Cervantes shares this advice: “Depending on the languages, frameworks, or CMS you choose to work with, be part of that community. Your presence can be digital and physical. Subscribe to pertinent tech blogs and tutorial websites on the subject to stay fresh; join online communities of tech professionals where you can learn and give help (e.g. Stack Overflow, WordPress.org); join an offline meet-up; attend a conference, coding bootcamp, and hackathon.”
“This community experience will improve your coding skills, allow you to network, increase your chances of more freelance projects, and make you look more experienced to a potential employer,” Cervantes said.

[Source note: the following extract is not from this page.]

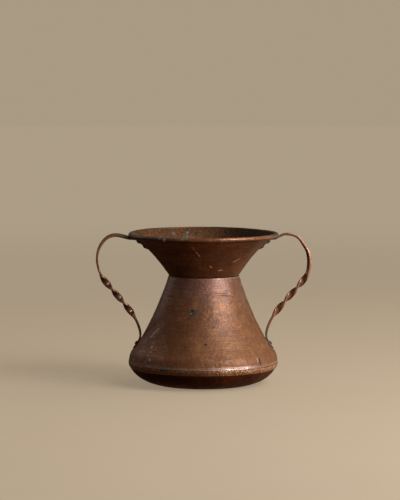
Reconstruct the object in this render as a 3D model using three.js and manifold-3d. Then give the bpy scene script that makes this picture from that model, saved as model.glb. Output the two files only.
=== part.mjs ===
// Two-handled copper jar: a waisted bell body, a flared neck with a wired rim, a dished
// bottom that laps the body, and two twisted strap handles held by rivets.
// Millimetres, +Z up. The jar stands on the XY plane and turns about Z; its handles lie along X.
import * as THREE from 'three';
import { mergeVertices } from 'three/addons/utils/BufferGeometryUtils.js';
import Module from 'manifold-3d';

const wasm = await Module();
wasm.setup();

// Driving dimensions. Profile points are (radius, height) on the outer face of the sheet.
const SHEET = 1.2;
const GAP = 0.3;
const FACETS = 48;

const HEIGHT = 204;
const BEAD_RADIUS = 2.75;
const RIM_CENTRE = point(98.6, HEIGHT - BEAD_RADIUS);
const CURL_SWEEP = 290;

const WAIST = point(47.3, 146.8);
const NECK_FOOT_RISE = 0.35;
const NECK_BEND = point(70, 181.3);
const SKIRT_FROM = 0.94;
const THROAT_INSET = 2.5;

const SHOULDER_RADIUS = 101;
const SHOULDER_FOOT = 32.2;
const SHOULDER_BEND = 39.4;
const BELL_FOOT = point(95.6, 45.4);
const BELL_LOWER_BEND = point(80.9, 61.7);
const BELL_UPPER_BEND = point(61, 103.1);

const FOOT_RADIUS = 64;
const DISH_BEND = point(90, 5.4);
const DISH_EDGE = point(98.8, 22.7);
const LAP_FOOT = point(100.1, 24.4);
const LAP_BEND = point(101, 27);
const LAP_TOP = point(SHOULDER_RADIUS, 30);
const FLANGE_FROM = 0.25;

const STRAP_WIDTH = 8.5;
const STRAP_THICKNESS = 3;
const STRAP_CORNER = 0.8;
const STRAP_STEPS = 84;
const TWIST_TURNS = 1.5;
const TWIST_FROM = 0.494;
const TWIST_TO = 0.799;

const SHANK_RADIUS = 1.6;
const HEAD_RADIUS = 2.9;
const HEAD_HEIGHT = 1.5;
const INNER_HEAD_HEIGHT = 1;

// Where along the neck and the bell each handle's rivets sit, as curve parameters.
const RIM_RIVET_AT = 0.79;
const NECK_RIVET_AT = 0.645;
const BODY_RIVET_AT = 0.14;

const UP = new THREE.Vector3(0, 0, 1);
const ACROSS = new THREE.Vector3(0, 1, 0);

function point(radius, height) {
  return new THREE.Vector2(radius, height);
}

// A point beside a profile curve that runs upward: outside the sheet for a positive distance.
function beside(curve, at, distance) {
  const on = curve.getPoint(at);
  const along = curve.getTangent(at);
  return point(on.x + along.y * distance, on.y - along.x * distance);
}

function run(curve, distance, from, to, steps) {
  const points = [];
  for (let i = 0; i <= steps; i++) {
    points.push(beside(curve, from + (to - from) * i / steps, distance));
  }
  return points;
}

function arc(centre, radius, fromDegrees, toDegrees, steps) {
  const points = [];
  for (let i = 0; i <= steps; i++) {
    const angle = THREE.MathUtils.degToRad(fromDegrees + (toDegrees - fromDegrees) * i / steps);
    points.push(point(centre.x + radius * Math.cos(angle), centre.y + radius * Math.sin(angle)));
  }
  return points;
}

// Turns a profile about the Z axis. The profile runs anticlockwise around its material.
function turned(points, facets = FACETS) {
  const geometry = new THREE.LatheGeometry(points, facets);
  geometry.rotateX(Math.PI / 2);
  return geometry;
}

function closed(points) {
  return [...points, points[0].clone()];
}

// Booleans: a closed mesh goes in as a manifold, the result comes back as a geometry.
function toManifold(geometry) {
  const bare = geometry.clone();
  bare.deleteAttribute('normal');
  bare.deleteAttribute('uv');
  const merged = mergeVertices(bare);
  return new wasm.Manifold(new wasm.Mesh({
    numProp: 3,
    vertProperties: new Float32Array(merged.attributes.position.array),
    triVerts: new Uint32Array(merged.index.array),
  }));
}

function toGeometry(manifold) {
  const mesh = manifold.getMesh();
  const geometry = new THREE.BufferGeometry();
  geometry.setAttribute('position', new THREE.BufferAttribute(mesh.vertProperties, mesh.numProp));
  geometry.setIndex(new THREE.BufferAttribute(mesh.triVerts, 1));
  geometry.computeVertexNormals();
  return geometry;
}

function drilled(geometry, holes) {
  let solid = toManifold(geometry);
  for (const hole of holes) {
    solid = solid.subtract(toManifold(hole));
  }
  return toGeometry(solid);
}

// The profile curves, each running upward.

// The line from the neck's bend that touches the inside of the rolled rim.
function rimTouch() {
  const toCentre = RIM_CENTRE.clone().sub(NECK_BEND);
  const curlRadius = BEAD_RADIUS - SHEET;
  const angle = toCentre.angle() + Math.asin(curlRadius / toCentre.length());
  const reach = Math.sqrt(toCentre.lengthSq() - curlRadius ** 2);
  const end = point(NECK_BEND.x + reach * Math.cos(angle), NECK_BEND.y + reach * Math.sin(angle));
  return { end, degrees: THREE.MathUtils.radToDeg(angle) };
}

const touch = rimTouch();
const neckFoot = point(WAIST.x, WAIST.y + NECK_FOOT_RISE);
const neckCurve = new THREE.QuadraticBezierCurve(neckFoot, NECK_BEND, touch.end);
const bellCurve = new THREE.CubicBezierCurve(BELL_FOOT, BELL_LOWER_BEND, BELL_UPPER_BEND, WAIST);
const shoulderCurve = new THREE.QuadraticBezierCurve(
  point(SHOULDER_RADIUS, SHOULDER_FOOT), point(SHOULDER_RADIUS, SHOULDER_BEND), BELL_FOOT);
const dishCurve = new THREE.QuadraticBezierCurve(point(FOOT_RADIUS, 0), DISH_BEND, DISH_EDGE);
const lapCurve = new THREE.QuadraticBezierCurve(LAP_FOOT, LAP_BEND, LAP_TOP);

// Rivets. Each one is set square to the sheet at a place on a profile curve, on the +X side.

function rivetPlace(curve, at) {
  const on = beside(curve, at, 0);
  const off = beside(curve, at, 1).sub(on);
  return {
    position: new THREE.Vector3(on.x, 0, on.y),
    axis: new THREE.Vector3(off.x, 0, off.y),
  };
}

const rivetPlaces = {
  rim: rivetPlace(neckCurve, RIM_RIVET_AT),
  neck: rivetPlace(neckCurve, NECK_RIVET_AT),
  body: rivetPlace(bellCurve, BODY_RIVET_AT),
};

function rivetGeometry() {
  const insideFace = -SHEET - GAP;
  const outsideFace = STRAP_THICKNESS + 2 * GAP;
  const domeSteps = 3;
  const dome = [];
  for (let i = 0; i <= domeSteps; i++) {
    const angle = i / domeSteps * Math.PI / 2;
    dome.push(point(HEAD_RADIUS * Math.cos(angle), outsideFace + HEAD_HEIGHT * Math.sin(angle)));
  }
  dome[domeSteps].x = 0;
  return turned([
    point(0, insideFace - INNER_HEAD_HEIGHT),
    point(HEAD_RADIUS - GAP, insideFace - INNER_HEAD_HEIGHT),
    point(HEAD_RADIUS, insideFace),
    point(SHANK_RADIUS, insideFace),
    point(SHANK_RADIUS, outsideFace),
    ...dome,
  ], 16);
}

function rivetHole(place, turn = 0) {
  const length = 16;
  const hole = new THREE.CylinderGeometry(SHANK_RADIUS + GAP, SHANK_RADIUS + GAP, length, 16);
  hole.rotateX(Math.PI / 2);
  hole.applyQuaternion(new THREE.Quaternion().setFromUnitVectors(UP, place.axis));
  hole.translate(place.position.x, place.position.y, place.position.z);
  hole.rotateZ(turn);
  return hole;
}

// One hole on each side of the jar.
function holePair(place) {
  return [rivetHole(place), rivetHole(place, Math.PI)];
}

// Sheet pieces.

function neckFunnelGeometry() {
  const curlStart = touch.degrees + 90;
  const curlEnd = curlStart - CURL_SWEEP;
  const curlSteps = 9;
  const wallSteps = 8;
  const skirtOutside = -SHEET - GAP;
  const profile = [
    ...run(bellCurve, skirtOutside, SKIRT_FROM, 1, 2),
    point(WAIST.x - SHEET - GAP, WAIST.y + NECK_FOOT_RISE / 2),
    ...run(neckCurve, 0, 0, 1, wallSteps),
    ...arc(RIM_CENTRE, BEAD_RADIUS - SHEET, curlStart, curlEnd, curlSteps).slice(1),
    ...arc(RIM_CENTRE, BEAD_RADIUS, curlEnd, curlStart, curlSteps),
    ...run(neckCurve, -SHEET, 1, 1 / wallSteps, wallSteps - 1).slice(1),
    point(WAIST.x - THROAT_INSET, neckFoot.y),
    ...run(bellCurve, skirtOutside - SHEET, 1, SKIRT_FROM, 2),
  ];
  return drilled(turned(closed(profile)), [
    ...holePair(rivetPlaces.rim),
    ...holePair(rivetPlaces.neck),
  ]);
}

function rimWireGeometry() {
  const wireRadius = BEAD_RADIUS - SHEET - GAP;
  const ring = new THREE.TorusGeometry(RIM_CENTRE.x, wireRadius, 6, FACETS);
  ring.translate(0, 0, RIM_CENTRE.y);
  return ring;
}

function bodyShellGeometry() {
  const flangeOutside = -SHEET - GAP;
  const flangeInside = flangeOutside - SHEET;
  const lapTopInside = beside(lapCurve, 1, flangeOutside);
  const profile = [
    ...run(lapCurve, flangeOutside, FLANGE_FROM, 1, 2),
    point(lapTopInside.x, LAP_TOP.y + 2 * GAP),
    ...run(shoulderCurve, 0, 0, 1, 4),
    ...run(bellCurve, 0, 0, 1, 11).slice(1),
    ...run(bellCurve, -SHEET, 1, 0, 11),
    ...run(shoulderCurve, -SHEET, 1, 0, 4).slice(1),
    ...run(lapCurve, flangeInside, 1, FLANGE_FROM, 2),
  ];
  return drilled(turned(closed(profile)), holePair(rivetPlaces.body));
}

function basePanGeometry() {
  const profile = [
    point(0, 0),
    ...run(dishCurve, 0, 0, 1, 7),
    ...run(lapCurve, 0, 0, 1, 3),
    ...run(lapCurve, -SHEET, 1, 0, 3),
    ...run(dishCurve, -SHEET, 1, 0, 7),
    point(0, SHEET),
  ];
  return turned(profile);
}

// Handles.

// How far the strap has turned about its own length, at a fraction of that length.
function twistAt(along) {
  const share = THREE.MathUtils.clamp((along - TWIST_FROM) / (TWIST_TO - TWIST_FROM), 0, 1);
  return -share * TWIST_TURNS * 2 * Math.PI;
}

// The middle line of a strap, flat across the jar except where it is twisted.
class StrapPath extends THREE.CatmullRomCurve3 {
  computeFrenetFrames(segments) {
    const frames = { tangents: [], normals: [], binormals: [] };
    for (let i = 0; i <= segments; i++) {
      const tangent = this.getTangentAt(i / segments);
      const normal = new THREE.Vector3().crossVectors(ACROSS, tangent);
      normal.applyAxisAngle(tangent, twistAt(i / segments));
      frames.tangents.push(tangent);
      frames.normals.push(normal);
      frames.binormals.push(new THREE.Vector3().crossVectors(tangent, normal));
    }
    return frames;
  }
}

function strapSection() {
  const thick = STRAP_THICKNESS / 2;
  const wide = STRAP_WIDTH / 2;
  return new THREE.Shape([
    point(thick, STRAP_CORNER - wide),
    point(thick, wide - STRAP_CORNER),
    point(thick - STRAP_CORNER, wide),
    point(STRAP_CORNER - thick, wide),
    point(-thick, wide - STRAP_CORNER),
    point(-thick, STRAP_CORNER - wide),
    point(STRAP_CORNER - thick, -wide),
    point(thick - STRAP_CORNER, -wide),
  ]);
}

function handleRoute() {
  const lift = GAP + STRAP_THICKNESS / 2;
  const loop = [
    point(98.6, 196.4),
    point(104, 198),
    point(110, 199.6),
    point(116.5, 200.7),
    point(123, 200.1),
    point(129.2, 197.5),
    point(134, 193.1),
    point(138.5, 186.6),
    point(142.1, 178),
    point(143.7, 169),
    point(143.2, 160),
    point(138.7, 145.8),
    point(124.6, 127.9),
    point(108.8, 109.7),
    point(94.6, 91.6),
    point(89.4, 81.8),
    point(86.2, 73),
    point(85.2, 66.4),
  ];
  return [
    ...run(neckCurve, lift, 0.575, 0.86, 7),
    ...loop,
    ...run(bellCurve, lift, 0.225, 0.03, 3),
  ];
}

function handleGeometry() {
  const route = handleRoute().map((at) => new THREE.Vector3(at.x, 0, at.y));
  const path = new StrapPath(route, false, 'centripetal');
  const strap = new THREE.ExtrudeGeometry(strapSection(), {
    steps: STRAP_STEPS,
    extrudePath: path,
    bevelEnabled: false,
  });
  const places = Object.values(rivetPlaces);
  return drilled(strap, places.map((place) => rivetHole(place)));
}

// Materials and assembly.

function metal(color, roughness) {
  return new THREE.MeshStandardMaterial({ color, roughness, metalness: 1 });
}

function piece(name, geometry, material) {
  const mesh = new THREE.Mesh(geometry, material);
  mesh.name = name;
  return mesh;
}

function rivets(side) {
  const group = new THREE.Group();
  for (const [where, place] of Object.entries(rivetPlaces)) {
    const rivet = piece(`rivet_${side}_${where}`, rivetGeometry(), metal(0x6b4a38, 0.5));
    rivet.position.copy(place.position);
    rivet.quaternion.setFromUnitVectors(UP, place.axis);
    group.add(rivet);
  }
  return group;
}

// A handle with its rivets, on the +X side, then turned about Z to its own side.
function handleSide(side, turn) {
  const group = new THREE.Group();
  group.add(piece(`handle_${side}`, handleGeometry(), metal(0x8a5a44, 0.4)));
  group.add(rivets(side));
  group.rotation.z = turn;
  return group;
}

const jar = new THREE.Group();
jar.add(piece('neck_funnel', neckFunnelGeometry(), metal(0x5a3626, 0.45)));
jar.add(piece('rim_wire', rimWireGeometry(), metal(0x4a4644, 0.7)));
jar.add(piece('body_shell', bodyShellGeometry(), metal(0x8c5c47, 0.42)));
jar.add(piece('base_pan', basePanGeometry(), metal(0x6e4230, 0.48)));
jar.add(handleSide('right', 0));
jar.add(handleSide('left', Math.PI));

export default jar;
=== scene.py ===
"""Looks of the two-handled copper jar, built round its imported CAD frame.

Metres, +Z up, in the frame's own axes: the jar turns about Z and its handles lie along X.
A place on the jar is given by its angle in degrees, from the front (-Y) towards +X, and its height.
A profile is a list of (radius, height) points. It runs anticlockwise round its material.
"""

import math
import random

import bpy
from mathutils import Matrix, Quaternion, Vector, kdtree, noise


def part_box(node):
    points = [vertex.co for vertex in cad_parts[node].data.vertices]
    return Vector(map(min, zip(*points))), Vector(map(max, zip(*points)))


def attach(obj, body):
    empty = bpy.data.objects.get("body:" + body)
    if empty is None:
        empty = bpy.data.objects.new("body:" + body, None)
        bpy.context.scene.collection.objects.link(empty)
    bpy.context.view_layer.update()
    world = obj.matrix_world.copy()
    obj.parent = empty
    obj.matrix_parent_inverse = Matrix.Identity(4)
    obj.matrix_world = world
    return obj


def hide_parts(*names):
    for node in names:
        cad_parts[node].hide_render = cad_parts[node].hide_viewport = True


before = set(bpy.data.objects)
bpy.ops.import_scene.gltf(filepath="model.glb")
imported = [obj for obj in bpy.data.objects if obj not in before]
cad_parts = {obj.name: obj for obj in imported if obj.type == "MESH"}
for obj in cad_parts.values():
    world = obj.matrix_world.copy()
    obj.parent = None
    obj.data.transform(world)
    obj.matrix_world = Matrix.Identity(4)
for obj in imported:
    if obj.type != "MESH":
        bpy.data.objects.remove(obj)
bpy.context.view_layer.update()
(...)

Contributing to open-source projects is another great way to become known and add value in the coding community. Contribute to technologies you use and know well by adding to libraries and frameworks you use in your projects. For instance, check out Trending repositories on GitHub and flag or resolve issues you see.
7. Be Consistent
Above all, for your personal brand to work, it needs to be consistent across all the places you leave a digital footprint. If your LinkedIn profile positions you as a front-end specialist, your portfolio shouldn’t have all back-end projects. From LinkedIn to your website to GitHub, and even on your resumes and cover letters, make sure you’re telling the same story.
How to Get a Software Developer Job With Personal Branding
Let’s go back to where we started—the jostling, middle-of-the-pack feeling where you can’t see what lies ahead.
Don’t worry about all the other job-seekers out there, just compete to become the best version of yourself. You are unique from other job-seekers, and personal branding can help you find that distinction and find an employer to match. Differentiate yourself, and you’ll find your opening.